In cases where you absolutely need to allow access to direct resource (this is common for images and other media), enforce the root directory of the path and refuse any attempts to escape it.

# Specify the base path
base = /var/www/files

# Build the full path
requested = base + "/" + userInput

# Validate the full path using framework specific functionality
Normalize (realpath, Path.resolve(), etc.).
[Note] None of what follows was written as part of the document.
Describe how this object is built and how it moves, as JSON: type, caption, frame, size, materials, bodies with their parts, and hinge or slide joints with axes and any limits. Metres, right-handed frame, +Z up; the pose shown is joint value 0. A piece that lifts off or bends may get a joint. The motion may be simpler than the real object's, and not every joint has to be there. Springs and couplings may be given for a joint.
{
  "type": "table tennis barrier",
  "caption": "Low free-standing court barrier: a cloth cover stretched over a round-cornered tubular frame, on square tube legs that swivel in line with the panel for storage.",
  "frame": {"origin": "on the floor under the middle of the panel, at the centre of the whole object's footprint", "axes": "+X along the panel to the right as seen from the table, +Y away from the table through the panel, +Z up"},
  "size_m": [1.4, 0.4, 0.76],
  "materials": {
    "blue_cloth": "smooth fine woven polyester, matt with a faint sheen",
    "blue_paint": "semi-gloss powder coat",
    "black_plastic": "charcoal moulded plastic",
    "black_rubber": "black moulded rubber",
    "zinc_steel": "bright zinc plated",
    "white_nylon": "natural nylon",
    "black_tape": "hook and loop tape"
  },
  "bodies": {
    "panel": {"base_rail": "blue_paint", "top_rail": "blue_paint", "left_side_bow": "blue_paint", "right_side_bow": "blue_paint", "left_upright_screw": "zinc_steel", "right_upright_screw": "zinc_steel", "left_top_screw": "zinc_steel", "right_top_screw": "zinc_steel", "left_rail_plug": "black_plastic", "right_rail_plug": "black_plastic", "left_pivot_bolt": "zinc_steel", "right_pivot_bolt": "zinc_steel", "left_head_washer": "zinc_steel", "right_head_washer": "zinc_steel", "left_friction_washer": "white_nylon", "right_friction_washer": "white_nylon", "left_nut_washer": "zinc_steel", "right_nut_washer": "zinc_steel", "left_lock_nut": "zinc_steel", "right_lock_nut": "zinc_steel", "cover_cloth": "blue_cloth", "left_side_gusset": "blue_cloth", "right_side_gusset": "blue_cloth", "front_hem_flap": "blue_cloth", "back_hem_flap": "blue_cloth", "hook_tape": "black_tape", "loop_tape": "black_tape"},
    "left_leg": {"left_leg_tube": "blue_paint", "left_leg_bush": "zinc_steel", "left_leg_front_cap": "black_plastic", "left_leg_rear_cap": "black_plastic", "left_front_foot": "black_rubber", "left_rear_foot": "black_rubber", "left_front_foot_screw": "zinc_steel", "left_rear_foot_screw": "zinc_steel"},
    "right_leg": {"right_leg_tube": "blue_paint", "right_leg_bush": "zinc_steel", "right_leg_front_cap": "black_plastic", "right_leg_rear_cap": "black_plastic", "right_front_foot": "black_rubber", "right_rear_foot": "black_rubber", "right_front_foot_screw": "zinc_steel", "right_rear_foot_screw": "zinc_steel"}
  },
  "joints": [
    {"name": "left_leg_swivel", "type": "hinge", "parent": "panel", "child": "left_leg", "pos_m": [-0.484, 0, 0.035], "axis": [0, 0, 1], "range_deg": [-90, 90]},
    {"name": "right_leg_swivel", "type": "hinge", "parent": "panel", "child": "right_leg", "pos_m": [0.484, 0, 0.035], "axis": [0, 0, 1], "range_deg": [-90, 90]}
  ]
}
# Create the checks to reject anything that deviates from normal
Check: if (!requested.startsWith(base)) { reject }

Remove encoding and escape attempts #

Before opening/returning a file:

Resolve . and ... Meaning, decode the input to catch %2e%2e, %2f, ..%2f, double-encoding, etc.
Apply checks after decoding and normalization because attackers will try all sorts of crazy combinations to try and bypass validation.
Use framework/OS functions that give you the canonical path, don’t roll your own string hacks.

Reject suspicious #

One of the very first checks you can do after decoding any input is to check for weird patterns like .. or leading slashes because the odds of those being in valid filename is slim to none. Also check for things like null bytes (%00) because the odds of those being in a valid filepath is zero.
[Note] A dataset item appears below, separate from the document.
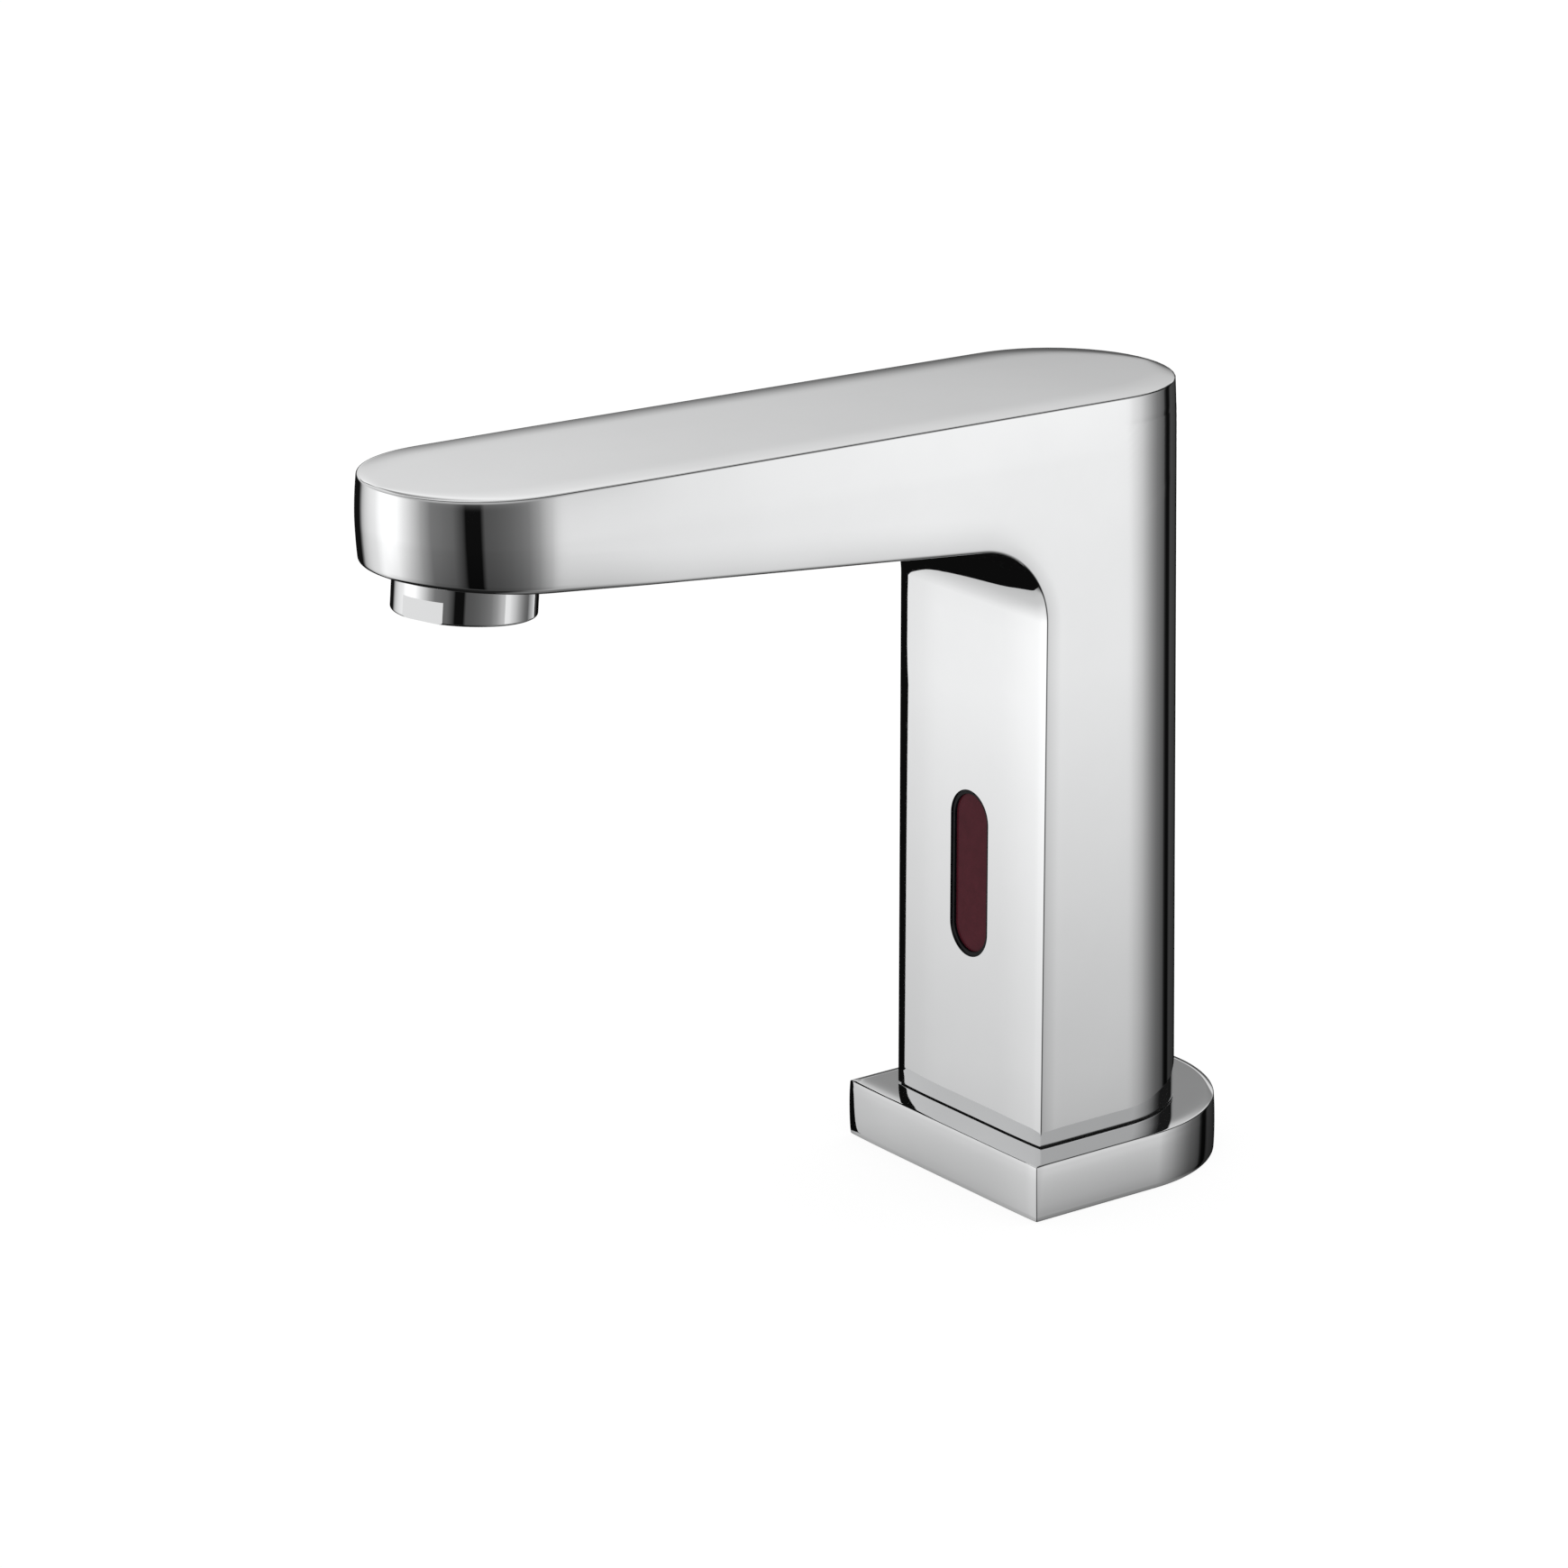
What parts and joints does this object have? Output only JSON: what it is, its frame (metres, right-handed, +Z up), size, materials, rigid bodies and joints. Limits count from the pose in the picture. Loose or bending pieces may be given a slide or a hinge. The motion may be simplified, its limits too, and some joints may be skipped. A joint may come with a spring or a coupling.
{
  "type": "sensor tap",
  "caption": "Touch-free deck-mounted basin tap: polished upright column on a small base plate, flat-topped spout with a round nose, aerator below it and an infrared window in the column.",
  "frame": {"origin": "axis of the mounting stud thread, in the plane of the deck (underside of the base plate)", "axes": "+Z up out of the deck, -Y along the spout towards the basin, +X to the right of a person who looks along +Y at the tap from the basin side"},
  "size_m": [0.0582, 0.1758, 0.153],
  "materials": {
    "chrome": "mirror-polished chromium plate on cast brass",
    "chrome_collar": "bright chromium plate",
    "brass": "machined brass",
    "stainless": "turned stainless steel",
    "zinc_steel": "zinc-plated steel",
    "black_plastic": "moulded black plastic",
    "ir_filter": "dark red infrared filter, polished",
    "clear_plastic": "clear lens",
    "board": "solder-masked circuit board",
    "black_rubber": "moulded rubber",
    "white_plastic": "acetal plastic",
    "grey_plastic": "glass-filled plastic",
    "coil_plastic": "encapsulated winding",
    "lead_sheath": "PVC-sheathed two-core lead"
  },
  "bodies": {
    "tap": {"tap_body": "chrome", "base_plate": "chrome", "base_gasket": "black_rubber", "body_seal": "black_rubber", "base_block": "brass", "body_screws": "stainless", "valve_mount_screws": "stainless", "cable_gland": "black_rubber", "inlet_strainer": "stainless", "check_valve_housing": "white_plastic", "check_valve_ring": "black_rubber", "check_valve_spring": "stainless", "valve_body": "grey_plastic", "valve_ring": "black_rubber", "diaphragm": "black_rubber", "valve_bonnet": "grey_plastic", "bonnet_screws": "stainless", "core_tube": "stainless", "pole_piece": "stainless", "plunger_spring": "stainless", "solenoid_coil": "coil_plastic", "coil_yoke": "zinc_steel", "coil_nut": "zinc_steel", "coil_lead": "lead_sheath", "outlet_tube": "stainless", "outlet_tube_rings": "black_rubber", "sensor_bezel": "black_plastic", "sensor_window": "ir_filter", "sensor_gasket": "black_rubber", "sensor_housing": "black_plastic", "sensor_board": "board", "ir_emitter": "clear_plastic", "ir_receiver": "black_plastic", "sensor_clip": "stainless"},
    "aerator_core": {"aerator_insert": "white_plastic", "aerator_screen": "stainless", "aerator_washer": "black_rubber"},
    "aerator_ring": {"aerator_collar": "chrome_collar"},
    "solenoid_plunger": {"plunger": "stainless", "plunger_seal": "black_rubber"},
    "main_valve_disc": {"diaphragm_disc": "white_plastic"},
    "check_poppet": {"check_valve_poppet": "white_plastic"}
  },
  "joints": [
    {"name": "aerator_travel", "type": "slide", "parent": "tap", "child": "aerator_core", "axis": [0, -0.0959, -0.9954], "range_m": [0, 0.0055]},
    {"name": "aerator_turn", "type": "hinge", "parent": "aerator_core", "child": "aerator_ring", "pos_m": [0, -0.1276, 0.13567], "axis": [0, -0.0959, -0.9954], "range_deg": [0, 1980]},
    {"name": "plunger_lift", "type": "slide", "parent": "tap", "child": "solenoid_plunger", "axis": [0, 0, 1], "range_m": [0, 0.0016], "stiffness_N_per_m": 250, "springref_m": -0.003, "deforming": ["plunger_spring"]},
    {"name": "disc_lift", "type": "slide", "parent": "tap", "child": "main_valve_disc", "axis": [0, 0, 1], "range_m": [0, 0.00128], "deforming": ["diaphragm"]},
    {"name": "poppet_lift", "type": "slide", "parent": "tap", "child": "check_poppet", "axis": [0, 0, 1], "range_m": [0, 0.0015], "stiffness_N_per_m": 20, "springref_m": -0.002, "deforming": ["check_valve_spring"]}
  ],
  "couplings": [
    {"joint": "aerator_travel", "follows": "aerator_turn", "m_per_rad": 0.00015915},
    {"joint": "disc_lift", "follows": "plunger_lift", "ratio": 0.8}
  ]
}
Using out-of band storage mechanisms #

Instead of storing files on the local system at all, utilize out of band storage mechanisms such as Amazon S3, Google Cloud Storage, Database, etc.

Utilize Least-Privilege #

Run the application as a low-level user with locked privileges. With proper permissions applied to the user, even if an attacker could gain access to the system as that user, they would only have access to the application’s own folder and files. They wouldn’t have access to /etc/passwd,shadow,ssh keys or any other sensitive files on the system.

Use Framework-specific mechanisms #

Most modern frameworks have systems for retrieving and uploading file that have been validated for security. Utilize them before attempting to roll your own system.